Data segment:
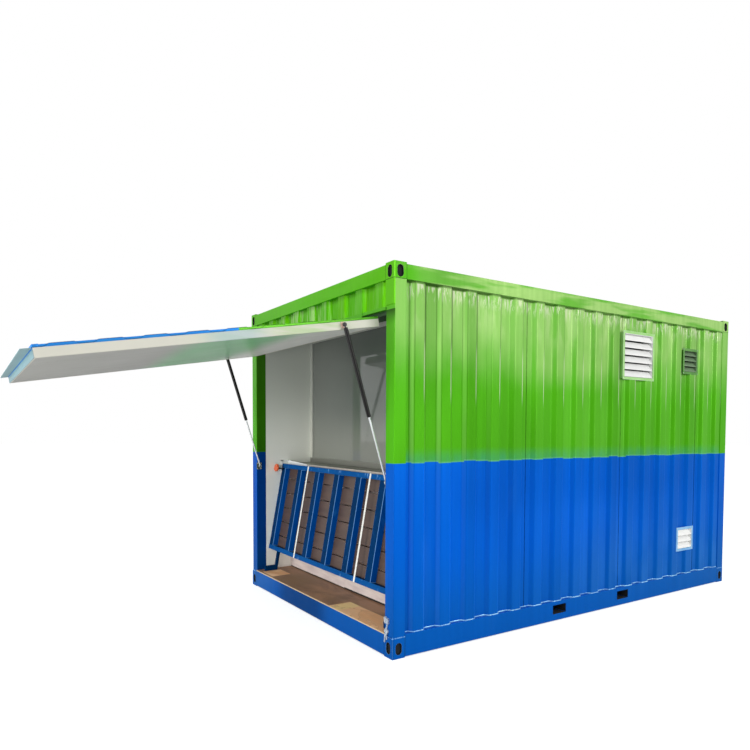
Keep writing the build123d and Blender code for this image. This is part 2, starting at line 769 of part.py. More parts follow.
def flap_point(d, n):
    """Row-frame X and Z of a point d along the flap and n into its thickness, when open."""
    x = PIN_X - d * cos(DROOP) + n * sin(DROOP)
    z = PIN_Z - d * sin(DROOP) - n * cos(DROOP)
    return x, z


FLAP_WIDE = FLAP_LEFT - FLAP_RIGHT
SKIN_BACK = FLAP_SKIN_FACE + FLAP_SKIN
PANEL_BACK = SKIN_BACK + FLAP_PANEL


def rim_bar(start, d, n, long):
    """Extrude a bar of the flap's rim between limits of d and n, a distance in from its end."""
    with BuildSketch(FLAP_PLANE.offset(start)) as section:
        with Locations(((d[0] + d[1]) / 2, (n[0] + n[1]) / 2)):
            Rectangle(d[1] - d[0], n[1] - n[0])
    extrude(section.sketch, amount=long)


# Flap skin: a shallow folded sheet, whose folds a rim of bars closes
with BuildPart() as flap_skin:
    with BuildSketch(FLAP_PLANE):
        outline_face(
            folded_outline(
                FLAP_NEAR,
                FLAP_PANEL_LONG,
                FLAP_NEAR,
                FLAP_SKIN_FACE,
                SKIN_BACK - SHEET,
                PITCH,
                FLAP_CREST,
                FLAP_SLOPE,
            )
        )
    extrude(amount=FLAP_WIDE)
    for start in (0, FLAP_WIDE - FLAP_RIM):
        side_n = (FLAP_SKIN_FACE + FLAP_RIM_DROP, SKIN_BACK)
        rim_bar(start, (FLAP_NEAR, FLAP_PANEL_LONG), side_n, FLAP_RIM)
    for d in ((FLAP_NEAR, FLAP_NEAR + FLAP_RIM), (FLAP_PANEL_LONG - FLAP_RIM, FLAP_PANEL_LONG)):
        rim_bar(0, d, (FLAP_SKIN_FACE, SKIN_BACK), FLAP_WIDE)
keep(flap_skin.part, "flap_skin")

# Flap panel and the metal cap round its edges, which carries the drip lip past the tip
with BuildPart() as flap_panel:
    with BuildSketch(FLAP_PLANE):
        with Locations(((FLAP_NEAR + FLAP_PANEL_LONG) / 2, (SKIN_BACK + PANEL_BACK) / 2)):
            Rectangle(FLAP_PANEL_LONG - FLAP_NEAR - 2 * EDGE_WALL, FLAP_PANEL)
    extrude(amount=FLAP_WIDE)
    block((PIN_X - FLAP_LONG, REAR), (FLAP_RIGHT, FLAP_RIGHT + EDGE_WALL), (0, HEIGHT), Mode.SUBTRACT)
    block((PIN_X - FLAP_LONG, REAR), (FLAP_LEFT - EDGE_WALL, FLAP_LEFT), (0, HEIGHT), Mode.SUBTRACT)
keep(flap_panel.part, "flap_panel")

with BuildPart() as flap_edge:
    with BuildSketch(FLAP_PLANE):
        with Locations(((FLAP_NEAR + FLAP_PANEL_LONG) / 2, (SKIN_BACK + PANEL_BACK) / 2)):
            Rectangle(FLAP_PANEL_LONG - FLAP_NEAR, FLAP_PANEL)
    extrude(amount=FLAP_WIDE)
    with BuildSketch(FLAP_PLANE.offset(EDGE_WALL)):
        with Locations(((FLAP_NEAR + FLAP_PANEL_LONG) / 2, (SKIN_BACK + PANEL_BACK) / 2)):
            Rectangle(FLAP_PANEL_LONG - FLAP_NEAR - 2 * EDGE_WALL, FLAP_PANEL)
    extrude(amount=FLAP_WIDE - 2 * EDGE_WALL, mode=Mode.SUBTRACT)
    with BuildSketch(FLAP_PLANE):
        with Locations(((FLAP_PANEL_LONG + FLAP_LONG) / 2, SKIN_BACK + EDGE_WALL / 2)):
            Rectangle(FLAP_LONG - FLAP_PANEL_LONG, EDGE_WALL)
    extrude(amount=FLAP_WIDE)
keep(flap_edge.part, "flap_edge")

# Flap hinges: three knuckles each, the outer two and the pin on the header's flange
HINGE_PLACES = (-760, 0, 760)
KNUCKLE = 45
KNUCKLE_GAP = 0.5
LEAF = 4
LEAF_CLEAR = 13  # the leaves' plates start this far from the pin, clear of the knuckles
FIXED_LEAF_TOP = HEADER_PANEL_LOW - PIN_Z
MOVING_LEAF_END = 70
HINGE_LONG = 3 * KNUCKLE + 2 * KNUCKLE_GAP


def leaf_part(plane, near, far, middle, long):
    """Extrude a flat piece of a hinge leaf, from near to far from the pin, along the pin."""
    with BuildSketch(plane) as piece:
        if plane.x_dir.X > 0:
            with Locations((middle, (near + far) / 2)):
                Rectangle(LEAF, far - near)
        else:
            with Locations(((near + far) / 2, middle)):
                Rectangle(far - near, LEAF)
    extrude(piece.sketch, amount=long)


with BuildPart() as hinge_fixed_leaves:
    for y in HINGE_PLACES:
        start_y = y + HINGE_LONG / 2
        across = Plane((PIN_X, start_y, PIN_Z), x_dir=(1, 0, 0), z_dir=(0, -1, 0))
        leaf_part(across, LEAF_CLEAR, FIXED_LEAF_TOP, PIN_OUT - LEAF / 2, HINGE_LONG)
        for run in (0, 2 * (KNUCKLE + KNUCKLE_GAP)):
            knuckle = across.offset(run)
            leaf_part(knuckle, 0, LEAF_CLEAR, PIN_OUT - LEAF / 2, KNUCKLE)
            with BuildSketch(knuckle) as barrel:
                Circle(KNUCKLE_RADIUS)
            extrude(barrel.sketch, amount=KNUCKLE)
        with BuildSketch(across) as pin:
            Circle(PIN_RADIUS)
        extrude(pin.sketch, amount=HINGE_LONG)
keep(hinge_fixed_leaves.part, "hinge_fixed_leaves")

with BuildPart() as hinge_moving_leaves:
    for y in HINGE_PLACES:
        start_y = y + HINGE_LONG / 2
        along = Plane((PIN_X, start_y, PIN_Z), x_dir=FLAP_PLANE.x_dir, z_dir=(0, -1, 0))
        leaf_part(along, LEAF_CLEAR, MOVING_LEAF_END, FLAP_SKIN_FACE - LEAF / 2, HINGE_LONG)
        knuckle = along.offset(KNUCKLE + KNUCKLE_GAP)
        leaf_part(knuckle, 0, LEAF_CLEAR, FLAP_SKIN_FACE - LEAF / 2, KNUCKLE)
        with BuildSketch(knuckle) as barrel:
            Circle(KNUCKLE_RADIUS)
            Circle(PIN_RADIUS + PIN_CLEARANCE, mode=Mode.SUBTRACT)
        extrude(barrel.sketch, amount=KNUCKLE)
keep(hinge_moving_leaves.part, "hinge_moving_leaves")

# Gas struts, one in the lane between each front post and the flap's edge
STUD_RADIUS = 5
BRACKET = 4
OPEN_PIVOT_GAP = 5
STRUT_FOOT = (FRONT + STRUT_FOOT_IN, STRUT_FOOT_Z)
STRUT_TOP = flap_point(STRUT_TOP_D, STRUT_TOP_N)
STRUT_LONG = hypot(STRUT_TOP[0] - STRUT_FOOT[0], STRUT_TOP[1] - STRUT_FOOT[1])
STRUT_AXIS = (
    (STRUT_TOP[0] - STRUT_FOOT[0]) / STRUT_LONG,
    0,
    (STRUT_TOP[1] - STRUT_FOOT[1]) / STRUT_LONG,
)
TUBE_START = 20  # from the upper pivot down to the tube's closed end
GLAND = 20
ROD_IN_TUBE = 120
CLOSED_TOP = (PIN_X + STRUT_TOP_N, PIN_Z - STRUT_TOP_D)
CLOSED_LONG = hypot(CLOSED_TOP[0] - STRUT_FOOT[0], CLOSED_TOP[1] - STRUT_FOOT[1])
OPEN_ANGLE = atan2(STRUT_FOOT[0] - STRUT_TOP[0], STRUT_TOP[1] - STRUT_FOOT[1])
CLOSED_ANGLE = atan2(STRUT_FOOT[0] - CLOSED_TOP[0], CLOSED_TOP[1] - STRUT_FOOT[1])
print("pin", PIN_X, PIN_Z, "strut foot", STRUT_FOOT, "top", STRUT_TOP, "axis", STRUT_AXIS)
print("strut stroke", round(STRUT_LONG - CLOSED_LONG, 3), "mm")
print("strut swing", round(degrees(OPEN_ANGLE - CLOSED_ANGLE), 4), "degrees")


def along_strut(y, distance):
    """Plane square to the strut, a distance down from its upper pivot, facing down it."""
    x = STRUT_TOP[0] - STRUT_AXIS[0] * distance
    z = STRUT_TOP[1] - STRUT_AXIS[2] * distance
    down = (-STRUT_AXIS[0], 0, -STRUT_AXIS[2])
    return Plane((x, y, z), x_dir=(0, 1, 0), z_dir=down)


def across_strut(place, y):
    """Plane at a pivot with its normal along -Y."""
    return Plane((place[0], y, place[1]), x_dir=(1, 0, 0), z_dir=(0, -1, 0))


for side, wall_y in (("right", RIGHT), ("left", LEFT)):
    inward = 1 if side == "right" else -1
    lane = wall_y + inward * STRUT_LANE
    with BuildPart() as strut_tube:
        with BuildSketch(along_strut(lane, TUBE_START)):
            Circle(TUBE_RADIUS)
        extrude(amount=TUBE_LONG)
        chamfer(strut_tube.edges().filter_by(GeomType.CIRCLE), TUBE_CHAMFER)
        with BuildSketch(along_strut(lane, TUBE_START + 10)):
            Circle(TUBE_RADIUS - 2)
        extrude(amount=TUBE_LONG - 10 - GLAND, mode=Mode.SUBTRACT)
        with BuildSketch(along_strut(lane, TUBE_START + TUBE_LONG - GLAND - 1)):
            Circle(TUBE_BORE)
        extrude(amount=GLAND + 1, mode=Mode.SUBTRACT)
        with BuildSketch(across_strut(STRUT_TOP, lane + EYE_THICK / 2)):
            Circle(EYE_RADIUS)
        extrude(amount=EYE_THICK)
        with BuildSketch(along_strut(lane, EYE_RADIUS - 4)):
            Rectangle(EYE_THICK, EYE_THICK)
        extrude(amount=TUBE_START - EYE_RADIUS + 6)
        with BuildSketch(across_strut(STRUT_TOP, lane + EYE_THICK / 2)):
            Circle(STUD_RADIUS + 1)
        extrude(amount=EYE_THICK, mode=Mode.SUBTRACT)
    keep(strut_tube.part, side + "_strut_tube")

    with BuildPart() as strut_rod:
        rod_start = TUBE_START + TUBE_LONG - ROD_IN_TUBE
        with BuildSketch(along_strut(lane, rod_start)):
            Circle(ROD_RADIUS)
        extrude(amount=STRUT_LONG - rod_start - EYE_RADIUS + 4)
        with BuildSketch(across_strut(STRUT_FOOT, lane + EYE_THICK / 2)):
            Circle(EYE_RADIUS)
        extrude(amount=EYE_THICK)
        with BuildSketch(across_strut(STRUT_FOOT, lane + EYE_THICK / 2)):
            Circle(STUD_RADIUS + PIN_CLEARANCE)
        extrude(amount=EYE_THICK, mode=Mode.SUBTRACT)
    keep(strut_rod.part, side + "_strut_rod")

# Brackets of the struts: plates with studs on the posts, and on the flap's side edges
with BuildPart() as strut_post_brackets:
    for wall_y, inward in ((RIGHT, 1), (LEFT, -1)):
        post_face = wall_y + inward * BLOCK
        stud_end = wall_y + inward * (STRUT_LANE + EYE_THICK / 2 + 2)
        plate_end = post_face + inward * BRACKET
        with BuildSketch(across_strut(STRUT_FOOT, max(post_face, plate_end))):
            RectangleRounded(*POST_BRACKET, BRACKET_ROUND)
        extrude(amount=BRACKET)
        with BuildSketch(across_strut(STRUT_FOOT, max(post_face, stud_end))):
            Circle(STUD_RADIUS)
        extrude(amount=abs(stud_end - post_face))
keep(strut_post_brackets.part, "strut_post_brackets")

with BuildPart() as strut_flap_brackets:
    for wall_y, inward in ((RIGHT, 1), (LEFT, -1)):
        edge = wall_y + inward * FLAP_SIDE_GAP
        plate_end = edge - inward * BRACKET
        stud_end = wall_y + inward * (STRUT_LANE + EYE_THICK / 2 + OPEN_PIVOT_GAP)
        plate = Plane(
            (STRUT_TOP[0], max(edge, plate_end), STRUT_TOP[1]),
            x_dir=FLAP_PLANE.x_dir,
            z_dir=(0, -1, 0),
        )
        with BuildSketch(plate):
            RectangleRounded(*FLAP_BRACKET, BRACKET_ROUND)
        extrude(amount=BRACKET)
        with BuildSketch(across_strut(STRUT_TOP, max(edge, stud_end))):
            Circle(STUD_RADIUS)
        extrude(amount=abs(stud_end - edge))
keep(strut_flap_brackets.part, "strut_flap_brackets")
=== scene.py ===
# %% [markdown]
# # A container shop
# This notebook dresses a small steel container that has been turned into a shop. Its front end
# is one big awning flap, held up by two gas struts over a counter. The solid parts come ready
# made as a fixed frame, and each step below either gives a part its finish or builds a finer
# piece in its place. Everything is in metres: +X runs from the open front to the closed rear,
# -Y is the long side with the louvres, and +Z is up.

# %% Load the frame
from math import ceil, cos, pi, radians, sin

import bmesh
import bpy
from mathutils import Matrix, Vector, noise


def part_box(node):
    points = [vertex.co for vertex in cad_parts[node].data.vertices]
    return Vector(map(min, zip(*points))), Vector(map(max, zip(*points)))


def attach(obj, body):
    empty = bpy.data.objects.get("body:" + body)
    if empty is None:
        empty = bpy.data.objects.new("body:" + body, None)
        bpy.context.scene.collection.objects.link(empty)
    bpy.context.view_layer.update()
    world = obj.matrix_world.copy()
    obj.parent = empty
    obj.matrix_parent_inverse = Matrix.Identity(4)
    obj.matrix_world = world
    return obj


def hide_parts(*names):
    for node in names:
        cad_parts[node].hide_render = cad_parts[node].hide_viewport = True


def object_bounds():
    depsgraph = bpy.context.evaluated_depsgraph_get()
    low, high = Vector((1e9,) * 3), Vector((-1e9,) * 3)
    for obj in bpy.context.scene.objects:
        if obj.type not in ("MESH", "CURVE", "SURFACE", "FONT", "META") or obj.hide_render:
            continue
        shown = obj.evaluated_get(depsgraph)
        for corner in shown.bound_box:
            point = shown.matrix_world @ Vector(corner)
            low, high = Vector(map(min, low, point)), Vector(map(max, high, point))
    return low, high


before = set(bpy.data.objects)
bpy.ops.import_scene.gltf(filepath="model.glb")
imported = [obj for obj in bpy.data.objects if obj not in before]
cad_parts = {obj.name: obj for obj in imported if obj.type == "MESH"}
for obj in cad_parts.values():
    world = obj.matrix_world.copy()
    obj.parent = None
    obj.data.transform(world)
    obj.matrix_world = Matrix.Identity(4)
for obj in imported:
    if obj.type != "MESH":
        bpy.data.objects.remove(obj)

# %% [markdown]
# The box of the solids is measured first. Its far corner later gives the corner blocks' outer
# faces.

scene = bpy.context.scene
solid_box = [list(corner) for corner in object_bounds()]
print("solid model", solid_box)

# %% [markdown]
# The camera stands where the photographer stood, left of the open end at eye height, and looks
# along the side. Its place was worked out from the container's corners, which are known sizes.
# A rotation is easiest to write as three arrows: where the camera looks, its right and its up.
# A small shift keeps the uprights upright, as the photograph has them.

# %% Camera
CAMERA_PLACE = Vector((-4.276, -4.595, 1.512))
CAMERA_YAW = radians(56.034)
CAMERA_PITCH = radians(-2.301)
CAMERA_ROLL = radians(0.269)
CAMERA_LENS = 30.31
CAMERA_SHIFT = (-0.0241, 0.106)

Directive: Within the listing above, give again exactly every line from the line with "plate_end = edge - inward * BRACKET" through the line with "points = [vertex.co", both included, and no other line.

Problem solution:
        plate_end = edge - inward * BRACKET
        stud_end = wall_y + inward * (STRUT_LANE + EYE_THICK / 2 + OPEN_PIVOT_GAP)
        plate = Plane(
            (STRUT_TOP[0], max(edge, plate_end), STRUT_TOP[1]),
            x_dir=FLAP_PLANE.x_dir,
            z_dir=(0, -1, 0),
        )
        with BuildSketch(plate):
            RectangleRounded(*FLAP_BRACKET, BRACKET_ROUND)
        extrude(amount=BRACKET)
        with BuildSketch(across_strut(STRUT_TOP, max(edge, stud_end))):
            Circle(STUD_RADIUS)
        extrude(amount=abs(stud_end - edge))
keep(strut_flap_brackets.part, "strut_flap_brackets")
=== scene.py ===
# %% [markdown]
# # A container shop
# This notebook dresses a small steel container that has been turned into a shop. Its front end
# is one big awning flap, held up by two gas struts over a counter. The solid parts come ready
# made as a fixed frame, and each step below either gives a part its finish or builds a finer
# piece in its place. Everything is in metres: +X runs from the open front to the closed rear,
# -Y is the long side with the louvres, and +Z is up.

# %% Load the frame
from math import ceil, cos, pi, radians, sin

import bmesh
import bpy
from mathutils import Matrix, Vector, noise


def part_box(node):
    points = [vertex.co for vertex in cad_parts[node].data.vertices]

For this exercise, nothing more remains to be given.